KOF sieht Aufwärtstrend

Die Konjunktur-Forschungsstelle der ETH Zürich rechnet ihrerseits mit einer leichten Beschleunigung des Wirtschaftswachstums im zweiten Quartal, da das Konjunkturbarometer seit Ende letzten Jahres nach oben zeigt. Die seit dem letzten Sommer andauernde Wachstumsschwäche werde aber erst in der zweiten Jahreshälfte überwunden.
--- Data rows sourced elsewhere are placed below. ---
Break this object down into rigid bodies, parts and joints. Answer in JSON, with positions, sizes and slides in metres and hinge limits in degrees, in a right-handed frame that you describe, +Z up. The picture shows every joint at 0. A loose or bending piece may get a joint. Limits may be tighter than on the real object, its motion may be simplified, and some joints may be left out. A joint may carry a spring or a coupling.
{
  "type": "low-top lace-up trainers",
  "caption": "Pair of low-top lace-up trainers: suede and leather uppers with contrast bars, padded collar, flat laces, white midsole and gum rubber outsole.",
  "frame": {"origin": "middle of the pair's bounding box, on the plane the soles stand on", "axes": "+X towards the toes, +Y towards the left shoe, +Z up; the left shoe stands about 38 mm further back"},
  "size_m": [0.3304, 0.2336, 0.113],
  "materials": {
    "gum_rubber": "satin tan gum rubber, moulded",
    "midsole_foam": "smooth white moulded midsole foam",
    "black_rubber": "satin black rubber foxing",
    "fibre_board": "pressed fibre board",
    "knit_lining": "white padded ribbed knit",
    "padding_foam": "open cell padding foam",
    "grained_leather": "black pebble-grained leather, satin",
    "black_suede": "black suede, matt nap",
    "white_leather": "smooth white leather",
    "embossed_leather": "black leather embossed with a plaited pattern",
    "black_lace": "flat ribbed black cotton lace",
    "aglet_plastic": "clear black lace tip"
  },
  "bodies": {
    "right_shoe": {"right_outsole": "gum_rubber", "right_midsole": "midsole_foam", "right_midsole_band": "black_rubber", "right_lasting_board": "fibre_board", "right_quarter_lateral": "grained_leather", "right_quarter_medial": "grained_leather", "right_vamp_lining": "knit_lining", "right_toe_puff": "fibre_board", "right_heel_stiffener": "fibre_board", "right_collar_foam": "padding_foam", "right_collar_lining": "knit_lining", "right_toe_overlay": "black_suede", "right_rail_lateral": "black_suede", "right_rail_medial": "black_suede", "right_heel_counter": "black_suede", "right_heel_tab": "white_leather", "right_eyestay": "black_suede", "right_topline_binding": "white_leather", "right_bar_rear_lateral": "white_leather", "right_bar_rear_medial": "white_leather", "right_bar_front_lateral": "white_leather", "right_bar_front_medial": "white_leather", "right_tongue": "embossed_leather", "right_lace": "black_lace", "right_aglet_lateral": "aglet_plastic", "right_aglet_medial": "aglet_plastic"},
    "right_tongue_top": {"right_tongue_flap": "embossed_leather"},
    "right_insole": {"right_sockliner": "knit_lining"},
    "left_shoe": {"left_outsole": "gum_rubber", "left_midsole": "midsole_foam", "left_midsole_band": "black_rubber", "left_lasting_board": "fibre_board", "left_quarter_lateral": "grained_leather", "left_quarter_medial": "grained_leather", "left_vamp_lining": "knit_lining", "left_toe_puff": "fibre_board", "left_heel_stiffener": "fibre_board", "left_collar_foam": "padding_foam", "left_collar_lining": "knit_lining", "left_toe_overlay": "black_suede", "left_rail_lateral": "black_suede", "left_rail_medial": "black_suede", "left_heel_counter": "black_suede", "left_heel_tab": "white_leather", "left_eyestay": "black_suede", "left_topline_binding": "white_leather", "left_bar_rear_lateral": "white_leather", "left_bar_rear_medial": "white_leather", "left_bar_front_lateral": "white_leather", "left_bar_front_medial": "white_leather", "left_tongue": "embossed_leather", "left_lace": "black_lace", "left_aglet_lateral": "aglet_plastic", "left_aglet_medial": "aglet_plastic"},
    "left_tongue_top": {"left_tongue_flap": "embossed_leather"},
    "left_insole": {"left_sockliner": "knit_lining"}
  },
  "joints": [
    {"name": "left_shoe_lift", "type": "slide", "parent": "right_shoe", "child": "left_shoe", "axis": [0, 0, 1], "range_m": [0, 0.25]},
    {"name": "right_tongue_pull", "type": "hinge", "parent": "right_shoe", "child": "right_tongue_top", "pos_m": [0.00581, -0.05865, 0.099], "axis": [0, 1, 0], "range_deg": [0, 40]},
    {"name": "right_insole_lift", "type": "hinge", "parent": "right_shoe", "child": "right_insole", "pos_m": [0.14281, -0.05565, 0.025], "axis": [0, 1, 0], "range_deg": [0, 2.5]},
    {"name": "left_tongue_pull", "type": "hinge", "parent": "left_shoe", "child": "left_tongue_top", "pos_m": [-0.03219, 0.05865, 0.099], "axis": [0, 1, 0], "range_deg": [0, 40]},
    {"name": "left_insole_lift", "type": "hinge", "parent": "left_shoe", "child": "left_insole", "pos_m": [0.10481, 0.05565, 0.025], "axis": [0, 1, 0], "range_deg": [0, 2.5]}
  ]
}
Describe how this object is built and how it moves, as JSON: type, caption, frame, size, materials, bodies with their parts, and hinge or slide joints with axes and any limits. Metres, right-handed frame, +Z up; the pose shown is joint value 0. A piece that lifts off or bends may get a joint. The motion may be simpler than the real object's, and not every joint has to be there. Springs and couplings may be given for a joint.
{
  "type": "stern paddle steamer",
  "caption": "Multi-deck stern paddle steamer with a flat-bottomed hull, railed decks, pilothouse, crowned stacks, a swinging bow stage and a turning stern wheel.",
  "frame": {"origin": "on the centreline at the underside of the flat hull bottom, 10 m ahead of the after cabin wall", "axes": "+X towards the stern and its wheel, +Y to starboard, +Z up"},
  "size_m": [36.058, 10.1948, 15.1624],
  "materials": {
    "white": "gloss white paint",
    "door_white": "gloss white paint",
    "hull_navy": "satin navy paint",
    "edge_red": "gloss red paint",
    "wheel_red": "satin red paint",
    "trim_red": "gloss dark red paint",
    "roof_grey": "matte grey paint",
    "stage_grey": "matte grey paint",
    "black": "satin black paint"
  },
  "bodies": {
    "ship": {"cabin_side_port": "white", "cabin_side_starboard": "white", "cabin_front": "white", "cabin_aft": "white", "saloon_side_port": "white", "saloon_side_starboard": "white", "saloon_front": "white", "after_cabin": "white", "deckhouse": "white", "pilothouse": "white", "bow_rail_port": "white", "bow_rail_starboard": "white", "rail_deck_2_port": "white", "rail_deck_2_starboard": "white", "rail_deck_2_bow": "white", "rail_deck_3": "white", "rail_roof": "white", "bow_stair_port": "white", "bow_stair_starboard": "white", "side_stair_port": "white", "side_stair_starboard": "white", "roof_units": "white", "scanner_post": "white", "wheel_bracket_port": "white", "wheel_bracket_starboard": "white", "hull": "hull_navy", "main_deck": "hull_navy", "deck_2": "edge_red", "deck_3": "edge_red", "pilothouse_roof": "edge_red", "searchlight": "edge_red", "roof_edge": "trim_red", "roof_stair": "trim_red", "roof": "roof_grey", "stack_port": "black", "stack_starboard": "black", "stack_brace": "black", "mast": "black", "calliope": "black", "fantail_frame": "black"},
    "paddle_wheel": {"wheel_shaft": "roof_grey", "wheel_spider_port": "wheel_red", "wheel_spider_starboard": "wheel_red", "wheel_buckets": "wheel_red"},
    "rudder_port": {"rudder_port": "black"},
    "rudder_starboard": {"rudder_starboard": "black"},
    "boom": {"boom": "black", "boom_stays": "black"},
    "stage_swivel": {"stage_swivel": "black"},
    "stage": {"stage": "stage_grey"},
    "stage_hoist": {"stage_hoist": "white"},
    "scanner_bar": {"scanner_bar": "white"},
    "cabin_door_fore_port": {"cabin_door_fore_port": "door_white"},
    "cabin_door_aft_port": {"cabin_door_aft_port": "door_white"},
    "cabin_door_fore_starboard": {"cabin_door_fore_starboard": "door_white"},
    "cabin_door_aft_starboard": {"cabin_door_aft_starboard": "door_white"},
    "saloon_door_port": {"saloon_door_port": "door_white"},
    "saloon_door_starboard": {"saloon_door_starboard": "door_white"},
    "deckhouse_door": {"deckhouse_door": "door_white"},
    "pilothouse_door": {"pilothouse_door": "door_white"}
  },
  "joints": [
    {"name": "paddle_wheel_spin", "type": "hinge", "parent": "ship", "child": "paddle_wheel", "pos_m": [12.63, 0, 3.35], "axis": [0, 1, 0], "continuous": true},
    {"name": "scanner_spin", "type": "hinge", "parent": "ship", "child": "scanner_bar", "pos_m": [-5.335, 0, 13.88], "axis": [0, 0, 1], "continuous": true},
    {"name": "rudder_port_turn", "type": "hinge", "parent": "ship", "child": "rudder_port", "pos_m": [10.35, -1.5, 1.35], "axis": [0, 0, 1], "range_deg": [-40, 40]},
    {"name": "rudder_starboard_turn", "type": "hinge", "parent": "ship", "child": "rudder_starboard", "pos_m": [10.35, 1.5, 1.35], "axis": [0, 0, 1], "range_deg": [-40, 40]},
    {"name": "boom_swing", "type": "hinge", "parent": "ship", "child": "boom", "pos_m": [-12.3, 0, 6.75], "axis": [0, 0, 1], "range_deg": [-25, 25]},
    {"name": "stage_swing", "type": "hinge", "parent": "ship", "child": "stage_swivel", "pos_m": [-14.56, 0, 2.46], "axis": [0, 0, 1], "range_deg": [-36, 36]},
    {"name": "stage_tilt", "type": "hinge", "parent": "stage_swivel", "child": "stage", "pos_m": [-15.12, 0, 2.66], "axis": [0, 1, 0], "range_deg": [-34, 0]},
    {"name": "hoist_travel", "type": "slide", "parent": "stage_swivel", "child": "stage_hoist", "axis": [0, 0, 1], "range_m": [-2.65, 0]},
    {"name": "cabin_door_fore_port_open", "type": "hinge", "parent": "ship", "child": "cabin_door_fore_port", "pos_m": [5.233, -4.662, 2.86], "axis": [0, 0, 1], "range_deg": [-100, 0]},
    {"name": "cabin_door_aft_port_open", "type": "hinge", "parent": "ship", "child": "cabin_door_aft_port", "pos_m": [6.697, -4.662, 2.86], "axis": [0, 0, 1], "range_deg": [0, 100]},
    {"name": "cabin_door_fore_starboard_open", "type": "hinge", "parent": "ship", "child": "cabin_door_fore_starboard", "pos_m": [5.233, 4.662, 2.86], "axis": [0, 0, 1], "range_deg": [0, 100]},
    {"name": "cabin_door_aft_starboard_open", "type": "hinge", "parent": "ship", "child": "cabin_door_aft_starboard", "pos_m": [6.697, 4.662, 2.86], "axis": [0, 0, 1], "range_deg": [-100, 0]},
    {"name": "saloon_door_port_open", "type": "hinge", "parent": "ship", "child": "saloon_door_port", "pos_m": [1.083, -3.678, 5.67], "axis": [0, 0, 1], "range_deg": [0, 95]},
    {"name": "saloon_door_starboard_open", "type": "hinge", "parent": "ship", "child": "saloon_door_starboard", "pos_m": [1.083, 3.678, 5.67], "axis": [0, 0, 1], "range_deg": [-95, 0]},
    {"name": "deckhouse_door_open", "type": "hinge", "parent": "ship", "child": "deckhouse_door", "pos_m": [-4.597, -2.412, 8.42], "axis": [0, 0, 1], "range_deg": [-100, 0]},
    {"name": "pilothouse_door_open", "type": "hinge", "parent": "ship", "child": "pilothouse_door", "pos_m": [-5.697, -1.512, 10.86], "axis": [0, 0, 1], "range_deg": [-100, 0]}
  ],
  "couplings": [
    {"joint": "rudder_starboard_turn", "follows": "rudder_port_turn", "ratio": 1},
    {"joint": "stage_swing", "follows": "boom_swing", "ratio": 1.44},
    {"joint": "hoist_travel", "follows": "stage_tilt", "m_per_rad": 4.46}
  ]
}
Die Auftriebstendenzen in der Industrie, so die KOF, hielten an und übertrügen sich auf das Konjunkturbarometer. Der Bestellungseingang habe sich im Mai weiter erholt, wie die monatliche Umfrage bei der Industrie gezeigt habe. Das Niveau des Vorjahres sei aber noch nicht erreicht.

Das KOF-Barometer weist in qualitativer Form auf die Entwicklung der gesamtwirtschaftlichen Wertschöpfung in rund sechs bis neun Monaten hin. Für Mai weist es einen Wert von minus 0,61 auf. In den Vormonaten April und März hatten die Werte bei minus 0,67 bzw. minus 0,75 gelegen.

Dollar-Sinkflug

Die BEC-Ökonomen befassten sich auch mit dem Dollar und dessen Sinkflug in den vergangenen Wochen. Bei den Wechselkurs-Aussichten berücksichtigten die 25 befragten Ökonomen von 17 Firmen und Institutionen die aktuelle Schwäche des Dollar.
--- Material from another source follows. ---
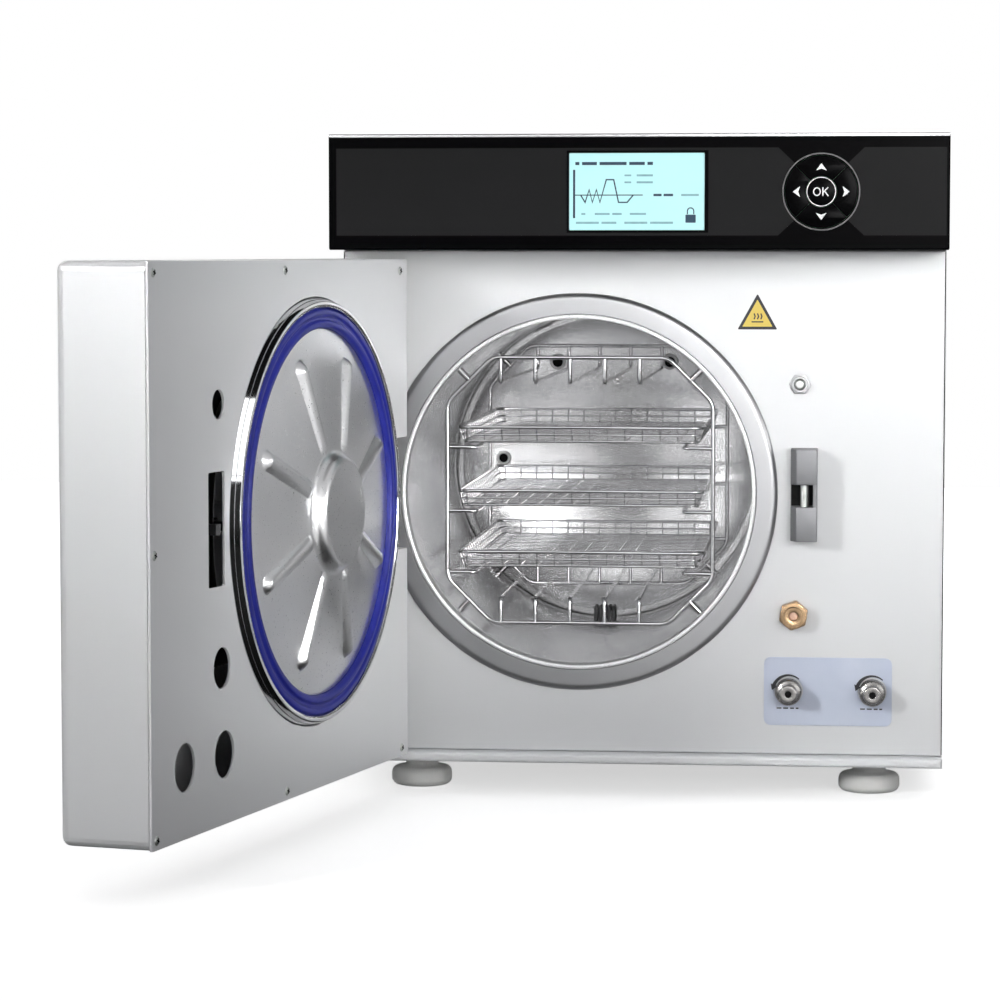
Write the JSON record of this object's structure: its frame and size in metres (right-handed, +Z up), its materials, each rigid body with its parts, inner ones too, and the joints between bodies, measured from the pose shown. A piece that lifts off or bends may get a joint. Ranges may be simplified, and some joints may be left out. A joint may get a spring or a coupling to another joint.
{
  "type": "benchtop autoclave",
  "caption": "Benchtop steam autoclave: a horizontal steel chamber with a wire rack of trays, a side-hinged door standing open, and a control head with a display and keys.",
  "frame": {"origin": "middle of the floor area that the object covers with its door open, on the bench surface", "axes": "+X to the right as seen from the front, +Y from the front to the back, +Z up"},
  "size_m": [0.5418, 0.9798, 0.4813],
  "materials": {
    "white_paint": "satin powder coat",
    "cream_plastic": "fine texture",
    "black_gloss": "high gloss",
    "screen_glass": "clear window over a pale cyan screen",
    "rubber_white": "matte",
    "polished_steel": "mirror polished",
    "satin_steel": "satin",
    "zinc_steel": "zinc plated",
    "olive_steel": "olive chromate",
    "brass": "machined",
    "blue_silicone": "satin silicone",
    "mineral_wool": "mineral fibre blanket",
    "dark_plastic": "moulded",
    "clear_tank": "translucent moulding",
    "board_green": "solder mask",
    "aluminium": "plain extruded",
    "pale_blue": "printed label",
    "red_plastic": "moulded"
  },
  "bodies": {
    "cabinet": {"base_pan": "white_paint", "brass_fitting": "brass", "chamber": "polished_steel", "chamber_cradle": "zinc_steel", "chamber_flange": "polished_steel", "clean_water_tank": "clear_tank", "condenser": "aluminium", "control_board": "board_green", "control_fascia": "black_gloss", "display_module": "screen_glass", "door_switch_bushing": "satin_steel", "drain_strainer": "zinc_steel", "fan_frame": "dark_plastic", "fan_guard": "satin_steel", "foot_front_left": "rubber_white", "foot_front_right": "rubber_white", "foot_rear_left": "rubber_white", "foot_rear_right": "rubber_white", "front_panel": "white_paint", "heater_band": "satin_steel", "hinge_bracket": "olive_steel", "hinge_pin": "satin_steel", "insulation_jacket": "mineral_wool", "lock_housing": "satin_steel", "mains_inlet": "dark_plastic", "outer_cover": "white_paint", "rear_panel": "white_paint", "relief_valve": "brass", "steam_generator": "satin_steel", "used_water_tank": "clear_tank", "vacuum_pump": "dark_plastic", "valve_label_plate": "pale_blue", "valve_manifold": "brass", "water_pump": "dark_plastic"},
    "door": {"door_inner_panel": "white_paint", "door_cover": "white_paint", "door_carrier": "olive_steel", "lid_spindle": "zinc_steel", "chamber_lid": "polished_steel", "door_seal": "blue_silicone"},
    "latch": {"latch_shaft": "zinc_steel", "latch_hook": "satin_steel", "door_handle": "cream_plastic"},
    "rack": {"chamber_rack": "polished_steel"},
    "tray_upper": {"tray_upper": "polished_steel"},
    "tray_middle": {"tray_middle": "polished_steel"},
    "tray_lower": {"tray_lower": "polished_steel"},
    "fan": {"fan_rotor": "dark_plastic"},
    "rocker": {"mains_rocker": "red_plastic"},
    "relief": {"relief_knob": "brass"},
    "ok_key": {"ok_key": "black_gloss"},
    "key_up": {"arrow_key_up": "black_gloss"},
    "key_down": {"arrow_key_down": "black_gloss"},
    "key_left": {"arrow_key_left": "black_gloss"},
    "key_right": {"arrow_key_right": "black_gloss"},
    "valve_left": {"drain_valve_left": "satin_steel"},
    "valve_right": {"drain_valve_right": "satin_steel"},
    "switch": {"door_switch_plunger": "dark_plastic"},
    "bolt": {"lock_bolt": "zinc_steel"},
    "tank_lid": {"tank_lid": "cream_plastic"}
  },
  "joints": [
    {"name": "door_hinge", "type": "hinge", "parent": "cabinet", "child": "door", "pos_m": [-0.14515, -0.08005, 0.2195], "axis": [0, 0, 1], "range_deg": [-12, 103.6]},
    {"name": "door_handle_pull", "type": "hinge", "parent": "door", "child": "latch", "pos_m": [-0.2478, -0.42355, 0.2195], "axis": [0, 0, 1], "range_deg": [0, 15], "stiffness_Nm_per_rad": 0.6},
    {"name": "rack_slide", "type": "slide", "parent": "cabinet", "child": "rack", "axis": [0, 1, 0], "range_m": [-0.25, 0]},
    {"name": "tray_upper_slide", "type": "slide", "parent": "rack", "child": "tray_upper", "axis": [0, 1, 0], "range_m": [-0.2, 0]},
    {"name": "tray_middle_slide", "type": "slide", "parent": "rack", "child": "tray_middle", "axis": [0, 1, 0], "range_m": [-0.2, 0]},
    {"name": "tray_lower_slide", "type": "slide", "parent": "rack", "child": "tray_lower", "axis": [0, 1, 0], "range_m": [-0.2, 0]},
    {"name": "fan_spin", "type": "hinge", "parent": "cabinet", "child": "fan", "pos_m": [-0.04515, 0.44615, 0.3], "axis": [0, 1, 0], "continuous": true},
    {"name": "mains_rocker_tilt", "type": "hinge", "parent": "cabinet", "child": "rocker", "pos_m": [0.19985, 0.46295, 0.107], "axis": [-1, 0, 0], "range_deg": [0, 14]},
    {"name": "relief_knob_pull", "type": "slide", "parent": "cabinet", "child": "relief", "axis": [0, 1, 0], "range_m": [0, 0.003], "stiffness_N_per_m": 2000},
    {"name": "ok_key_press", "type": "slide", "parent": "cabinet", "child": "ok_key", "axis": [0, 1, 0], "range_m": [0, 0.0007], "stiffness_N_per_m": 600},
    {"name": "arrow_key_up_press", "type": "slide", "parent": "cabinet", "child": "key_up", "axis": [0, 1, 0], "range_m": [0, 0.0007], "stiffness_N_per_m": 600},
    {"name": "arrow_key_down_press", "type": "slide", "parent": "cabinet", "child": "key_down", "axis": [0, 1, 0], "range_m": [0, 0.0007], "stiffness_N_per_m": 600},
    {"name": "arrow_key_left_press", "type": "slide", "parent": "cabinet", "child": "key_left", "axis": [0, 1, 0], "range_m": [0, 0.0007], "stiffness_N_per_m": 600},
    {"name": "arrow_key_right_press", "type": "slide", "parent": "cabinet", "child": "key_right", "axis": [0, 1, 0], "range_m": [0, 0.0007], "stiffness_N_per_m": 600},
    {"name": "drain_valve_left_turn", "type": "hinge", "parent": "cabinet", "child": "valve_left", "pos_m": [0.16105, -0.04905, 0.0775], "axis": [0, -1, 0], "range_deg": [0, 90]},
    {"name": "drain_valve_right_turn", "type": "hinge", "parent": "cabinet", "child": "valve_right", "pos_m": [0.22085, -0.04905, 0.0775], "axis": [0, -1, 0], "range_deg": [0, 90]},
    {"name": "door_switch_press", "type": "slide", "parent": "cabinet", "child": "switch", "axis": [0, 1, 0], "range_m": [0, 0.003], "stiffness_N_per_m": 300},
    {"name": "lock_bolt_lift", "type": "slide", "parent": "cabinet", "child": "bolt", "axis": [0, 0, 1], "range_m": [0, 0.006], "stiffness_N_per_m": 150},
    {"name": "tank_lid_hinge", "type": "hinge", "parent": "cabinet", "child": "tank_lid", "pos_m": [0.05485, 0.39295, 0.4785], "axis": [-1, 0, 0], "range_deg": [0, 95]}
  ]
}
Für Ende September erwarten sie einen Dollarkurs von 1,56, für Ende Juni nächsten Jahres einen Stand von 1,55 Franken pro Greenback. Im März waren die Auguren noch von 1,63 ausgegangen. Keinen grossen Veränderungen sollte der Wechselkurs zum Euro unterliegen: Die Gemeinschaftswährung dürfte sich zwischen 1,47 und 1,49 Fr. bewegen.

Hoffen auf bessere Zeiten

Für die Börse erwarten die Ökonomen wieder eine Erholung. Sie dürfte aber geringer ausfallen, als bei der letzten Einschätzung erwartet. Der Swiss Performance Index (SPI) dürfte den Erwartungen der Experten zufolge von derzeit 4063 Punkten bis in einem Jahr auf 4688 (4831) Zähler zulegen.

Auch die Analysten der Bank Pictet billigen der Schweizer Börse ein beträchtliches Aufwärts-Potenzial zu. Der Swiss Market Index (SMI) könnte ihrer Einschätzung nach in 12 Monaten auf 6500 Punkte klettern.